Au total, il me semblait possible d'avancer ensemble sur ces deux points. Même si cette proposition de loi est rejetée, lancer le débat et chercher collectivement des solutions m'apparaît bénéfique. Certains pays ont ainsi rendu opposables les directives anticipées ; quant à la sédation terminale, cette pratique ne va pas systématiquement de pair avec la légalisation de l'euthanasie.

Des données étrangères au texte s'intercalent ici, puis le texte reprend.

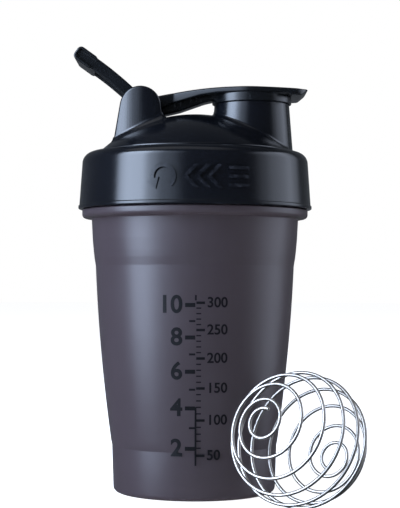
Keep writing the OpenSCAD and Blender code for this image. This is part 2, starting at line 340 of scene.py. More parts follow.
class Paint:
    """A node material whose textures are placed in the piece's own space."""

    def __init__(self, name):
        self.material = bpy.data.materials.new(name)
        self.material.use_nodes = True
        self.tree = self.material.node_tree
        self.shader = self.tree.nodes["Principled BSDF"]
        self.space = self.tree.nodes.new("ShaderNodeTexCoord").outputs["Object"]

    def node(self, kind, settings=None, inputs=None):
        made = self.tree.nodes.new(kind)
        for key, value in (settings or {}).items():
            setattr(made, key, value)
        for key, value in (inputs or {}).items():
            if isinstance(value, bpy.types.NodeSocket):
                self.tree.links.new(value, made.inputs[key])
            else:
                made.inputs[key].default_value = value
        return made

    def stretched(self, scale, source=None):
        inputs = {"Vector": source or self.space, "Scale": scale}
        return self.node("ShaderNodeMapping", inputs=inputs).outputs["Vector"]

    def noise(self, scale, detail=3.0, roughness=0.55, space=None):
        inputs = {
            "Vector": space or self.space,
            "Scale": scale,
            "Detail": detail,
            "Roughness": roughness,
        }
        return self.node("ShaderNodeTexNoise", inputs=inputs).outputs["Fac"]

    def span(self, value, low, high, out_low, out_high):
        """Maps value from the span low..high to out_low..out_high, and clamps it."""
        inputs = {
            "Value": value,
            "From Min": low,
            "From Max": high,
            "To Min": out_low,
            "To Max": out_high,
        }
        return self.node("ShaderNodeMapRange", inputs=inputs).outputs["Result"]

    def maths(self, operation, a, b):
        made = self.node("ShaderNodeMath", {"operation": operation}, {0: a, 1: b})
        return made.outputs["Value"]

    def blend(self, share, a, b):
        """Colour a where share is 0 and colour b where it is 1."""
        made = self.node("ShaderNodeMix", {"data_type": "RGBA"}, {"Factor": share})
        for socket, colour in ((made.inputs[6], a), (made.inputs[7], b)):
            if isinstance(colour, bpy.types.NodeSocket):
                self.tree.links.new(colour, socket)
            else:
                socket.default_value = (*colour, 1)
        return made.outputs[2]

    def bump(self, height, distance, strength=1.0, under=None):
        """A normal from a height map, distance in millimetres for a height of 1."""
        inputs = {"Height": height, "Distance": distance * MM, "Strength": strength}
        if under is not None:
            inputs["Normal"] = under
        return self.node("ShaderNodeBump", inputs=inputs).outputs["Normal"]

    def set(self, **inputs):
        for key, value in inputs.items():
            socket = self.shader.inputs[key.replace("_", " ")]
            if isinstance(value, bpy.types.NodeSocket):
                self.tree.links.new(value, socket)
            else:
                socket.default_value = value
        return self.material


def moulded_plastic(name, dark, light, gloss):
    """Glossy moulded plastic: faint mottling, orange peel, hairlines, and lighter edges that are partly
    rubbed wear and partly a painted highlight.
    """
    p = Paint(name)
    mottle = p.noise(55, 4)
    # Convex edges get a paler colour: partly rubbed wear, partly a painted highlight along the rounded
    # edges where light would catch them.
    edge = p.span(p.node("ShaderNodeNewGeometry").outputs["Pointiness"], 0.53, 0.62, 0, 0.5)
    rub_and_edge_highlight = p.maths("MULTIPLY", edge, p.span(p.noise(420, 5), 0.4, 0.7, 0, 1))
    colour = p.blend(rub_and_edge_highlight, p.blend(mottle, dark, light), [4 * c + 0.01 for c in light])
    smudge = p.span(p.noise(38, 5, 0.6), 0.45, 0.7, 0, 0.05)
    grain = p.span(p.noise(900, 2), 0.3, 0.7, 0, 0.02)
    rough = p.maths("ADD", p.maths("ADD", smudge, grain), gloss)
    hairs = p.span(p.noise(1, 2, space=p.stretched((90, 90, 5200))), 0.62, 0.74, 0, 1)
    peel = p.bump(p.noise(420, 2), 0.0018)
    normal = p.bump(hairs, 0.0005, under=peel)
    return p.set(
        Base_Color=colour,
        Roughness=p.maths("ADD", rough, p.maths("MULTIPLY", rub_and_edge_highlight, 0.15)),
        IOR=1.5,
        Normal=normal,
    )


def smoky_plastic():
    """Translucent smoky plastic with a frosted satin skin and faint flow lines."""
    p = Paint("smoky_plastic")
    cloud = p.noise(26, 4, 0.6)
    flow = p.noise(1, 3, space=p.stretched((190, 190, 14)))
    share = p.maths("ADD", p.maths("MULTIPLY", cloud, 0.6), p.maths("MULTIPLY", flow, 0.4))
    colour = p.blend(share, (0.062, 0.047, 0.056), (0.084, 0.065, 0.076))
    frost = p.span(p.noise(1500, 2), 0.3, 0.7, 0, 0.06)
    handled = p.span(p.noise(45, 5, 0.6), 0.45, 0.7, 0, 0.06)
    rough = p.maths("ADD", p.maths("ADD", frost, handled), 0.3)
    normal = p.bump(flow, 0.004, under=p.bump(p.noise(1100, 2), 0.004))
    return p.set(
        Base_Color=colour,
        Roughness=rough,
        IOR=1.49,
        Transmission_Weight=0.44,
        Normal=normal,
    )


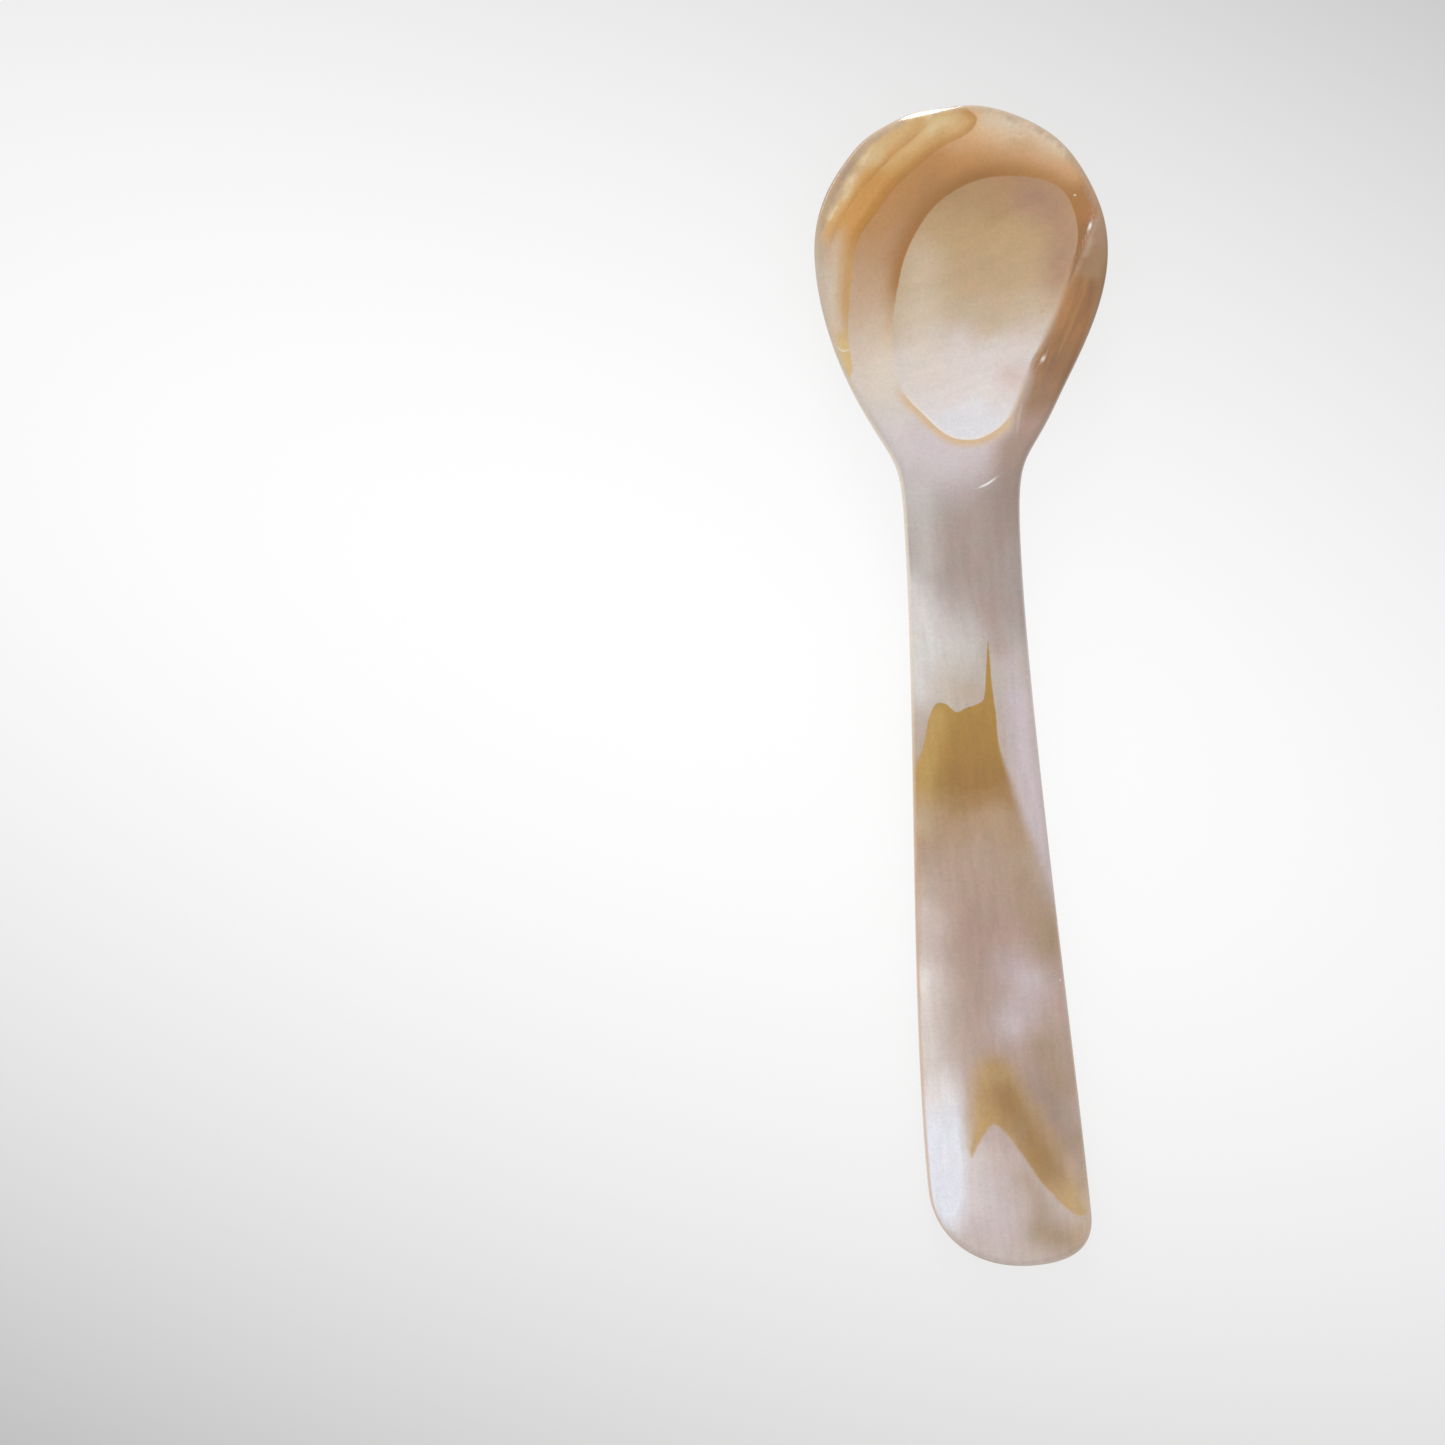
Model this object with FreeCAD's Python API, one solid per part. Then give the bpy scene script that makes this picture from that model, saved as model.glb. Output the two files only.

Depuis 2005, la Suède, l'Argentine, le Mexique et l'Espagne ont adopté exactement la même loi que la France. Didier Sicard rappelle d'ailleurs que même si elle reste perfectible, la démarche française – qui incarne le consensus – est copiée dans le monde entier, le Benelux, avec ses 50 millions d'habitants, faisant plutôt exception au sein des 500 millions d'Européens. Les membres de la majorité devraient faire confiance aux constats d'un expert nommé par le Président de la République !

Monsieur Perrut, les patients non conscients – le nouveau-né ou le sujet dans le coma – sont incapables d'exprimer leur volonté ; mais la modification du code de déontologie de 2008 interdit de les laisser souffrir en cas d'arrêt des traitements. En effet, si l'on pensait jadis que les prématurés et les personnes plongées dans le coma n'éprouvaient pas de douleur, les IRM dynamiques ont battu cette idée en brèche. La sédation profonde garantit que le patient ne souffre pas, cette assurance rassérénant ses proches.

Gérard Sebaoun estime que l'enjeu fondamental relève du suicide assisté. En effet, si l'on suit Albert Camus : « Il n'y a qu'un problème philosophique vraiment sérieux : c'est le suicide », et répondre positivement à la question de savoir si « la vie vaut ou ne vaut pas la peine d'être vécue » exige d'agir en conséquence. Mais les problèmes certes essentiels du sens de la vie et de la mort ne doivent pas nous faire oublier que beaucoup de malades meurent mal dans notre pays ; le dispositif conçu à leur intention reste trop léger et doit être renforcé.

Monsieur Véran, l'ambivalence est toujours présente en fin de vie, marquée par la tension entre désir de mort et désir de vie, qu'évoquait Laurent Marcangeli. Selon les convictions de chacun, ce dispositif peut représenter une étape ou un aboutissement ; la proposition de loi n'a d'ailleurs pas été signée de tous les membres du groupe l'UMP, certains considérant qu'elle va trop loin. Peut-être aurons-nous réussi, dans le débat, à convaincre de nouvelles personnes de part et d'autre de l'hémicycle, afin que, même si le texte n'est pas voté, un débat apaisé vienne remplacer nos certitudes individuelles. Commencée en 2004 avec des convictions subjectives retirées de la mort d'un proche, notre mission a débouché sur un consensus parce que chacun a su dépasser son expérience personnelle pour poser la question en termes de norme universelle applicable à l'ensemble de la population.